TASK TO COMPLETE :: Repeat every entry in the listing below, exactly.

Dataset excerpt:
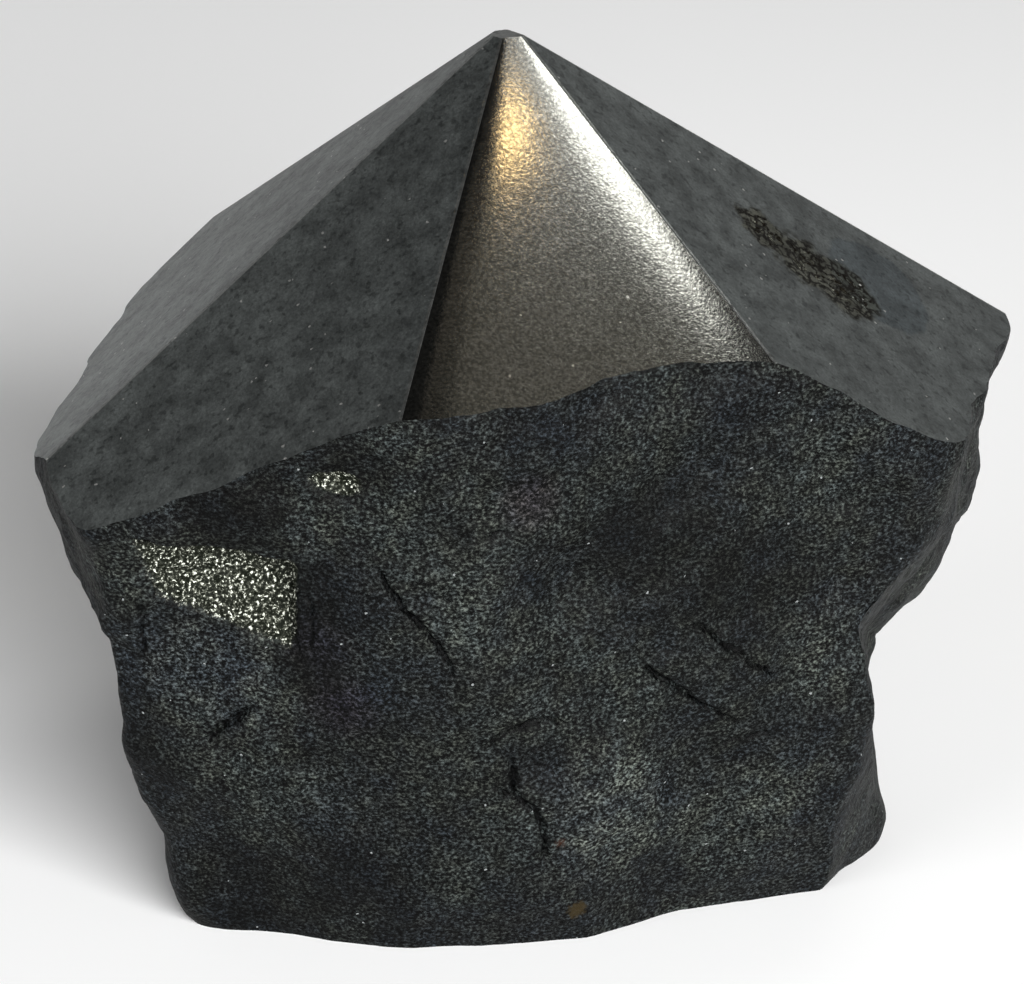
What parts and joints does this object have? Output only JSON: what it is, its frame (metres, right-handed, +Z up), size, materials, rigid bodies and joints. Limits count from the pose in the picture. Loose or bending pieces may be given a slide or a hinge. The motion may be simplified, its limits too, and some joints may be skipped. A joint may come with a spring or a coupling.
{
  "type": "polished hematite point",
  "caption": "Rough broken lump of hematite with flat faces ground and polished to a point on top and a flat sawn base, a desk or shelf ornament that stands by itself.",
  "frame": {"origin": "middle of the bottom of the stone's outline box, on the flat base it stands on", "axes": "+Z up through the point, -Y towards the front with the pocket of bright grains, +X to the right along the stone's longest side"},
  "size_m": [0.0676, 0.0558, 0.0613],
  "materials": {
    "stone": "dark grey iron ore with a low metallic shine: satin on the ground faces, matt and grainy where it is broken"
  },
  "bodies": {
    "root": {"hematite_stone": "stone"}
  },
  "joints": []
}
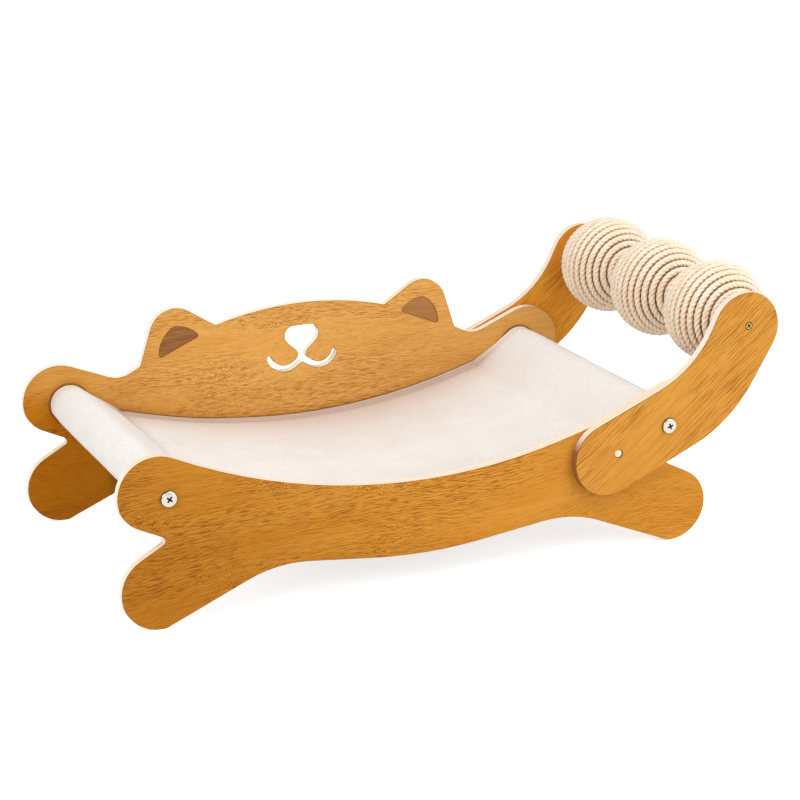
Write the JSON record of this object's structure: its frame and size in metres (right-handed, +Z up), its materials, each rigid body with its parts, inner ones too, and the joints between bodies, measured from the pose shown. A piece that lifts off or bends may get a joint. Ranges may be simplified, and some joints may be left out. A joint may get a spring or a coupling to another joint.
{
  "type": "cat scratcher lounger",
  "caption": "Low cat bed: plush cloth hung between curved wooden sides, the rear one shaped as a cat's head, and rope-wound scratching balls that spin on an axle between raised arms.",
  "frame": {"origin": "on the floor, at the middle of the whole length and width", "axes": "+X along the length, from the low end towards the balls; +Y from the plain side panel towards the one with the cat's head; +Z up"},
  "size_m": [0.6678, 0.3342, 0.2545],
  "materials": {
    "panel_wood": "warm honey veneer on plywood, grain along the length, satin",
    "arm_wood": "warm honey veneer on plywood, grain along the arm, satin",
    "bar_wood": "plain pale turned dowel",
    "core_wood": "plain pale turned wood",
    "ear_brown": "matt brown stained veneer",
    "plush": "short soft off-white pile",
    "sisal": "pale twisted sisal rope",
    "bolt_steel": "bright zinc",
    "screw_zinc": "yellow zinc",
    "insert_zinc": "dull zinc"
  },
  "bodies": {
    "frame": {"near_side_panel": "panel_wood", "far_side_panel": "panel_wood", "left_ear_insert": "ear_brown", "right_ear_insert": "ear_brown", "near_arm": "arm_wood", "far_arm": "arm_wood", "near_locating_pin": "bar_wood", "far_locating_pin": "bar_wood", "left_crossbar": "bar_wood", "right_crossbar": "bar_wood", "hanging_bed": "plush", "near_left_bolt": "bolt_steel", "near_right_bolt": "bolt_steel", "far_left_bolt": "bolt_steel", "far_right_bolt": "bolt_steel", "near_left_threaded_insert": "insert_zinc", "near_right_threaded_insert": "insert_zinc", "far_left_threaded_insert": "insert_zinc", "far_right_threaded_insert": "insert_zinc", "ball_axle": "bar_wood", "near_axle_screw": "screw_zinc", "far_axle_screw": "screw_zinc"},
    "ball_1": {"ball_core_1": "core_wood", "ball_rope_1": "sisal"},
    "ball_2": {"ball_core_2": "core_wood", "ball_rope_2": "sisal"},
    "ball_3": {"ball_core_3": "core_wood", "ball_rope_3": "sisal"}
  },
  "joints": [
    {"name": "ball_1_spin", "type": "hinge", "parent": "frame", "child": "ball_1", "pos_m": [0.28305, -0.1032, 0.205], "axis": [0, 1, 0], "continuous": true},
    {"name": "ball_2_spin", "type": "hinge", "parent": "frame", "child": "ball_2", "pos_m": [0.28305, 0, 0.205], "axis": [0, 1, 0], "continuous": true},
    {"name": "ball_3_spin", "type": "hinge", "parent": "frame", "child": "ball_3", "pos_m": [0.28305, 0.1032, 0.205], "axis": [0, 1, 0], "continuous": true}
  ]
}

FINAL RESULT ::
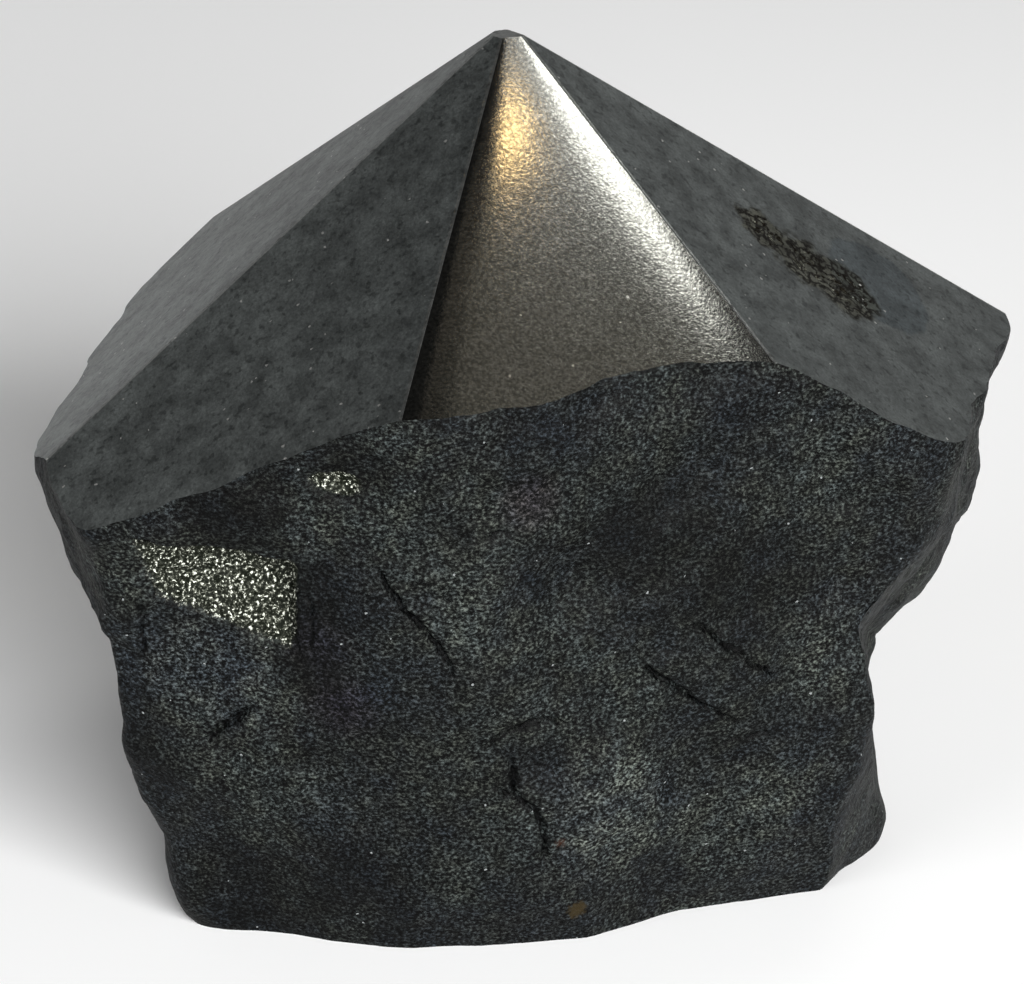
What parts and joints does this object have? Output only JSON: what it is, its frame (metres, right-handed, +Z up), size, materials, rigid bodies and joints. Limits count from the pose in the picture. Loose or bending pieces may be given a slide or a hinge. The motion may be simplified, its limits too, and some joints may be skipped. A joint may come with a spring or a coupling.
{
  "type": "polished hematite point",
  "caption": "Rough broken lump of hematite with flat faces ground and polished to a point on top and a flat sawn base, a desk or shelf ornament that stands by itself.",
  "frame": {"origin": "middle of the bottom of the stone's outline box, on the flat base it stands on", "axes": "+Z up through the point, -Y towards the front with the pocket of bright grains, +X to the right along the stone's longest side"},
  "size_m": [0.0676, 0.0558, 0.0613],
  "materials": {
    "stone": "dark grey iron ore with a low metallic shine: satin on the ground faces, matt and grainy where it is broken"
  },
  "bodies": {
    "root": {"hematite_stone": "stone"}
  },
  "joints": []
}
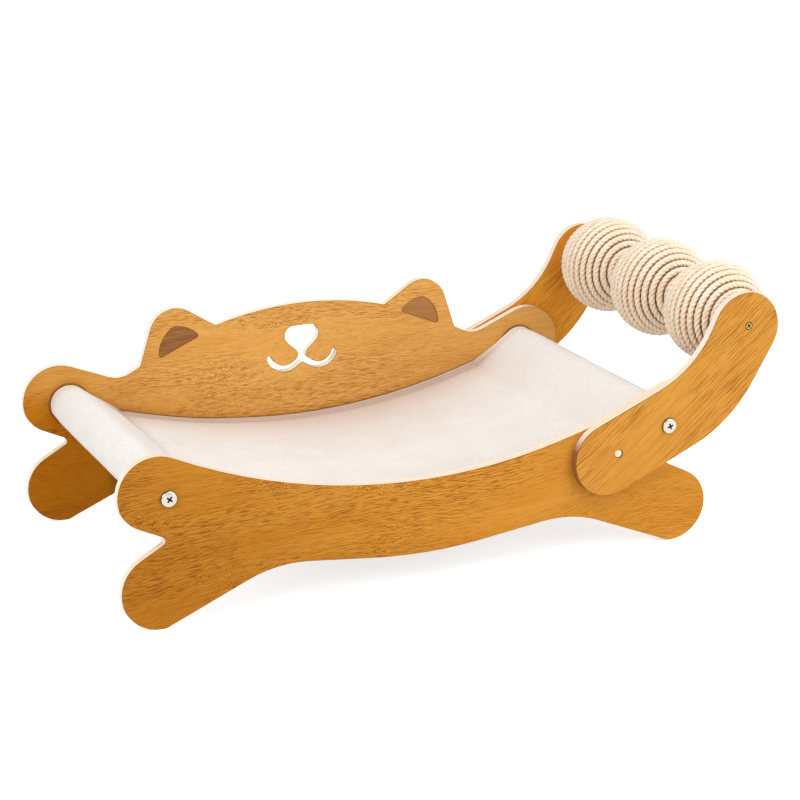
Write the JSON record of this object's structure: its frame and size in metres (right-handed, +Z up), its materials, each rigid body with its parts, inner ones too, and the joints between bodies, measured from the pose shown. A piece that lifts off or bends may get a joint. Ranges may be simplified, and some joints may be left out. A joint may get a spring or a coupling to another joint.
{
  "type": "cat scratcher lounger",
  "caption": "Low cat bed: plush cloth hung between curved wooden sides, the rear one shaped as a cat's head, and rope-wound scratching balls that spin on an axle between raised arms.",
  "frame": {"origin": "on the floor, at the middle of the whole length and width", "axes": "+X along the length, from the low end towards the balls; +Y from the plain side panel towards the one with the cat's head; +Z up"},
  "size_m": [0.6678, 0.3342, 0.2545],
  "materials": {
    "panel_wood": "warm honey veneer on plywood, grain along the length, satin",
    "arm_wood": "warm honey veneer on plywood, grain along the arm, satin",
    "bar_wood": "plain pale turned dowel",
    "core_wood": "plain pale turned wood",
    "ear_brown": "matt brown stained veneer",
    "plush": "short soft off-white pile",
    "sisal": "pale twisted sisal rope",
    "bolt_steel": "bright zinc",
    "screw_zinc": "yellow zinc",
    "insert_zinc": "dull zinc"
  },
  "bodies": {
    "frame": {"near_side_panel": "panel_wood", "far_side_panel": "panel_wood", "left_ear_insert": "ear_brown", "right_ear_insert": "ear_brown", "near_arm": "arm_wood", "far_arm": "arm_wood", "near_locating_pin": "bar_wood", "far_locating_pin": "bar_wood", "left_crossbar": "bar_wood", "right_crossbar": "bar_wood", "hanging_bed": "plush", "near_left_bolt": "bolt_steel", "near_right_bolt": "bolt_steel", "far_left_bolt": "bolt_steel", "far_right_bolt": "bolt_steel", "near_left_threaded_insert": "insert_zinc", "near_right_threaded_insert": "insert_zinc", "far_left_threaded_insert": "insert_zinc", "far_right_threaded_insert": "insert_zinc", "ball_axle": "bar_wood", "near_axle_screw": "screw_zinc", "far_axle_screw": "screw_zinc"},
    "ball_1": {"ball_core_1": "core_wood", "ball_rope_1": "sisal"},
    "ball_2": {"ball_core_2": "core_wood", "ball_rope_2": "sisal"},
    "ball_3": {"ball_core_3": "core_wood", "ball_rope_3": "sisal"}
  },
  "joints": [
    {"name": "ball_1_spin", "type": "hinge", "parent": "frame", "child": "ball_1", "pos_m": [0.28305, -0.1032, 0.205], "axis": [0, 1, 0], "continuous": true},
    {"name": "ball_2_spin", "type": "hinge", "parent": "frame", "child": "ball_2", "pos_m": [0.28305, 0, 0.205], "axis": [0, 1, 0], "continuous": true},
    {"name": "ball_3_spin", "type": "hinge", "parent": "frame", "child": "ball_3", "pos_m": [0.28305, 0.1032, 0.205], "axis": [0, 1, 0], "continuous": true}
  ]
}